Re: Is this code correct ?

> johnnash wrote:
> > In my project I need to shootraysfrom the source.I know you cannot
> > follow all theraysfrom the source as you can actually shootraysat
> > infinite angles,therefore my plan is to launchraysfrom the
> > trasmitter in all directions spaced eg. x degrees or something. This
> > is the logic I have used for a C program -

>
> > consider the source to be centre of the unit sphere.

>
> > 0<=theta<=180(zenith)
> > 0<=phi<=360 (azimuth)

>
> > Then run a for loop like this -

>
> > for( theta = 0 ; theta <=180; theta = theta + 5 ) /* taking some 5
> > degree difference or there will be infiniterays*/
> > for( phi = 0; phi <=360; phi = phi + 5 )
> > {
> > /*Calculate the cartesian coordinates of a point p(a struct) on
> > sphere*/

>
> Be aware that the distribution you get with this approach will not be
> uniform. You will have a hot spot at 90 degrees zenith darkening as your
> angle approaches 0 and 180 degrees.
>
> I am not a graphics programmer, but I think to get a uniform distribution,
> you should aim each vector at an equal-size portion of a sphere at a given
> distance. You could do this, for each zenith angle, by going around a
> circle on a unit sphere at equal spacing.
>
> --

I thought what would actually happen over here is that I would get a
thicker density of rays near the poles as opposed to when zenith
becomes 90

 johnnash 03-05-2008 09:38 AM

Re: Is this code correct ?

> There are a number of ways to approach this.
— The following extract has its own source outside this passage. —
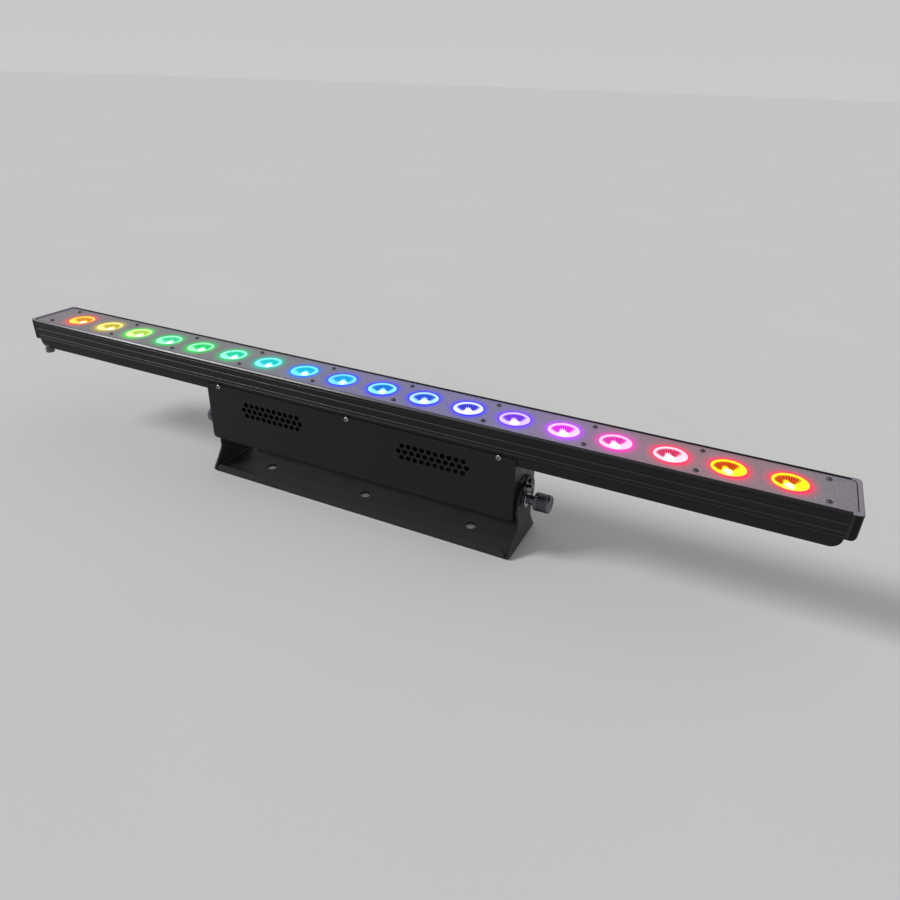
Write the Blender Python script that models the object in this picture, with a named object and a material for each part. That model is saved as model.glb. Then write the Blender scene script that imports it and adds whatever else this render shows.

One would be to scale the
> steps in phi by the sine of theta,
>
> for ( phi = 0; phi < 360; phi += 5.0 / sin( theta )) ...
>
> The poles, where theta = 0 or 180, are treated as a special case, since
> there's no need to test different increments of phi.
>

why increment phi in steps of sin(theta) ?? if we do this, then when
zenith is 90, the rays will far apart whereas near the poles, they
would be bundled closely and there will be a very thick density.